» Direction
Find every line in the records below that holds the word "Blender", and copy each one.
------------------------------------------------
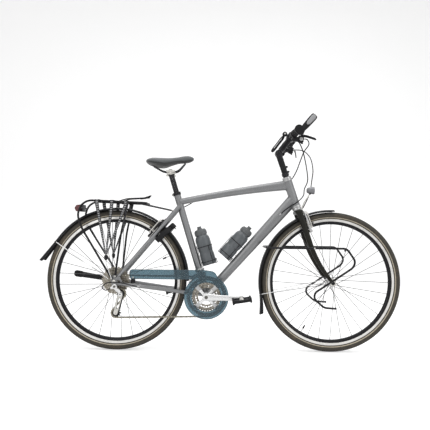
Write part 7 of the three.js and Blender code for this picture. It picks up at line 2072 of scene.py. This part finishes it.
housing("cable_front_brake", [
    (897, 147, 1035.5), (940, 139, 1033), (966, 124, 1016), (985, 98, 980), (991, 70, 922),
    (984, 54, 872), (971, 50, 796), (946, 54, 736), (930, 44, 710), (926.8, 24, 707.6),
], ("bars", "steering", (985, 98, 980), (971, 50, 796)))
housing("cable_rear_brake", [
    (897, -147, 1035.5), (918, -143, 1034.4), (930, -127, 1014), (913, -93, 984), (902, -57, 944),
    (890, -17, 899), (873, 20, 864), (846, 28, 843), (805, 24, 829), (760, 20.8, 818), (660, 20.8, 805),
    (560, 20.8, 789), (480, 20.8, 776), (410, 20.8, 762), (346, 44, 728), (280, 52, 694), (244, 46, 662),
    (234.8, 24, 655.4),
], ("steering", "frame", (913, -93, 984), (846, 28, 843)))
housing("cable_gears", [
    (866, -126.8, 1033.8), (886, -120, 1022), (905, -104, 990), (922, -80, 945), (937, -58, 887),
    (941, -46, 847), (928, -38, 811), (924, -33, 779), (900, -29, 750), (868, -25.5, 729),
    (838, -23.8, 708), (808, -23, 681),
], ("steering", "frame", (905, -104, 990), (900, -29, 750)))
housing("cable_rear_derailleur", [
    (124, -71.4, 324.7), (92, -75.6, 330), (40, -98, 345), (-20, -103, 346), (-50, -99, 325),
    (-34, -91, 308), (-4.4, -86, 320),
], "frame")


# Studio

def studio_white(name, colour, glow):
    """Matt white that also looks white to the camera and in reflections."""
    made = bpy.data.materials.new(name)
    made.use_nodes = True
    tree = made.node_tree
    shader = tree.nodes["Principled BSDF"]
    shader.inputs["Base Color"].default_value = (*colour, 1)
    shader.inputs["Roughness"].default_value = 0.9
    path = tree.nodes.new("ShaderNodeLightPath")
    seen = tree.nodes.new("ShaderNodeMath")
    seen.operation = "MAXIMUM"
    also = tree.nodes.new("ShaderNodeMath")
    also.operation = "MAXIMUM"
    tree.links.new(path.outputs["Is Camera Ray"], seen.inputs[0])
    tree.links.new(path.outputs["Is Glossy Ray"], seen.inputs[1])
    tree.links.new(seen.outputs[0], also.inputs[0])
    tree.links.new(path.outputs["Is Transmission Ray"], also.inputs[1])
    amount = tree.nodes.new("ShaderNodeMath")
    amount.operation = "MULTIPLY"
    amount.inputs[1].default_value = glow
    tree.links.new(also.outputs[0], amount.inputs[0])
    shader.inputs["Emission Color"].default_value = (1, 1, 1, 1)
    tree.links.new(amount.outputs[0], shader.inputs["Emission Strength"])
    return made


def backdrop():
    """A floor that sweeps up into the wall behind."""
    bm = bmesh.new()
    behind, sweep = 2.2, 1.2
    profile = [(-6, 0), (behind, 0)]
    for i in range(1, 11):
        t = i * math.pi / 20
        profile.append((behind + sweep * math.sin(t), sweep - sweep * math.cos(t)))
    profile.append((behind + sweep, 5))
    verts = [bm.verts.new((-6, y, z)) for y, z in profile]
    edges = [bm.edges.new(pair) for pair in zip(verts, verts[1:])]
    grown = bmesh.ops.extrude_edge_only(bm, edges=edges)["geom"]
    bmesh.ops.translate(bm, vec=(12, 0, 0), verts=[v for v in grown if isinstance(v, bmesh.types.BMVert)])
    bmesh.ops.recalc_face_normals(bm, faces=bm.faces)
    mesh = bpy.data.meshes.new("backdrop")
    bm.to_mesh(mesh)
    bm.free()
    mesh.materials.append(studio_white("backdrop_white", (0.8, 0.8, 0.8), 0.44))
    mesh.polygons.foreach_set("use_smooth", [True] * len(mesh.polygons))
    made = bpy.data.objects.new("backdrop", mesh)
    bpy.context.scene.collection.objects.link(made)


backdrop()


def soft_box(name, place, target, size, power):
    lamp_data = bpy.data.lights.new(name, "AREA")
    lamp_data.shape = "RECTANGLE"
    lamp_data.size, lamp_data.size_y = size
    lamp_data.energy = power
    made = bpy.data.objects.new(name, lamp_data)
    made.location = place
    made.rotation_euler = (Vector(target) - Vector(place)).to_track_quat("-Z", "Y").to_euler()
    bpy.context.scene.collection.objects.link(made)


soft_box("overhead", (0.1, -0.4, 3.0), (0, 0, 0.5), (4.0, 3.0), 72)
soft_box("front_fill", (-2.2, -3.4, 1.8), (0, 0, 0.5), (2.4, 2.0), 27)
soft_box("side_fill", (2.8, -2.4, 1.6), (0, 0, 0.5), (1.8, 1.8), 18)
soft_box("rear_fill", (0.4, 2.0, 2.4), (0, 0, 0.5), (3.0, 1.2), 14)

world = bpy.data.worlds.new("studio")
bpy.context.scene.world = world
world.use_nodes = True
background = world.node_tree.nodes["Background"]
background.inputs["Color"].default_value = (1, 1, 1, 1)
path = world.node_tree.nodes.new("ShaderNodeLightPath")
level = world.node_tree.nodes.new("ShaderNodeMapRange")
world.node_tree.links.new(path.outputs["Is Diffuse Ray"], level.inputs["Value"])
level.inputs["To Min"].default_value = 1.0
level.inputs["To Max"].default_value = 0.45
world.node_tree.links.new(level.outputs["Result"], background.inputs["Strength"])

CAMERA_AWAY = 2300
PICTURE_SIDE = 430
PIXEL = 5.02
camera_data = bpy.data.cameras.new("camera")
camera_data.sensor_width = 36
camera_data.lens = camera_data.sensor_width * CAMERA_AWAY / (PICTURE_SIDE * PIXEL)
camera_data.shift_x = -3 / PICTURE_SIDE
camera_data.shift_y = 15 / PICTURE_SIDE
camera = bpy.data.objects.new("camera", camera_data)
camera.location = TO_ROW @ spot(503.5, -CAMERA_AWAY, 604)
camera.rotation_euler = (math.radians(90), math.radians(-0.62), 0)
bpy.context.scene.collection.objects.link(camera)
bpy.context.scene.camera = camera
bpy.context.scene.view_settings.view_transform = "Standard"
------------------------------------------------
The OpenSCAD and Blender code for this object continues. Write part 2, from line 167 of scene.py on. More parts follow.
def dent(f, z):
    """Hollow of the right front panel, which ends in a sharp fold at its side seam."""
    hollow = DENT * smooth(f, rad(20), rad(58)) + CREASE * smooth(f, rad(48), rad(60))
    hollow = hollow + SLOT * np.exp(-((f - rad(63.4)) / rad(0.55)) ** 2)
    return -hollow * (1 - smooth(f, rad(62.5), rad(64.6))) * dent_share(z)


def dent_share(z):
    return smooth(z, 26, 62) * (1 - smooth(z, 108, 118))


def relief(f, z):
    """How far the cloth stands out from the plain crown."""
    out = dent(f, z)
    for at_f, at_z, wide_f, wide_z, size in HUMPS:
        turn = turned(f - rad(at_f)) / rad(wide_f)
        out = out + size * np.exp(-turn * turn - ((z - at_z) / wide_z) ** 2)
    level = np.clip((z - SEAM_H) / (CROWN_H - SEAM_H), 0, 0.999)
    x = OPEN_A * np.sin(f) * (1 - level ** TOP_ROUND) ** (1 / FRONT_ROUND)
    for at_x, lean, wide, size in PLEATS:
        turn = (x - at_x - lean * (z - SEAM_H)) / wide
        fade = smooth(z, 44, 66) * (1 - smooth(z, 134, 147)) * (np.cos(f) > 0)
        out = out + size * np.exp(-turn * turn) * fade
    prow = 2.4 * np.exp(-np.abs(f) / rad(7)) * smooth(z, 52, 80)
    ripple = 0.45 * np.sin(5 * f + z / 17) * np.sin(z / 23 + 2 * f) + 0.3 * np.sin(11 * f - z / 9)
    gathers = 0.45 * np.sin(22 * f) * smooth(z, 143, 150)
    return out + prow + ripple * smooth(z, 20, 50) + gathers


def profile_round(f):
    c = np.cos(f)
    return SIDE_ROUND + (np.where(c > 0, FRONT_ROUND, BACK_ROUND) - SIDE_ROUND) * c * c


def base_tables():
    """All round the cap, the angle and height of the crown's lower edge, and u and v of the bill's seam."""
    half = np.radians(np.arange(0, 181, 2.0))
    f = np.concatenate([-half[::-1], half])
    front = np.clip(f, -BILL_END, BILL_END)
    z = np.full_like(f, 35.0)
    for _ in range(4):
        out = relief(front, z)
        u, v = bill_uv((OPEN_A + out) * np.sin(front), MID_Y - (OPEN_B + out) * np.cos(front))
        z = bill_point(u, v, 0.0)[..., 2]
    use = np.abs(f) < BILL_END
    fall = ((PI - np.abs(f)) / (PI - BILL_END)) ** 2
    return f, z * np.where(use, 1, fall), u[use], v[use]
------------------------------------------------
» Answer in full
Write part 7 of the three.js and Blender code for this picture. It picks up at line 2072 of scene.py. This part finishes it.
The OpenSCAD and Blender code for this object continues. Write part 2, from line 167 of scene.py on. More parts follow.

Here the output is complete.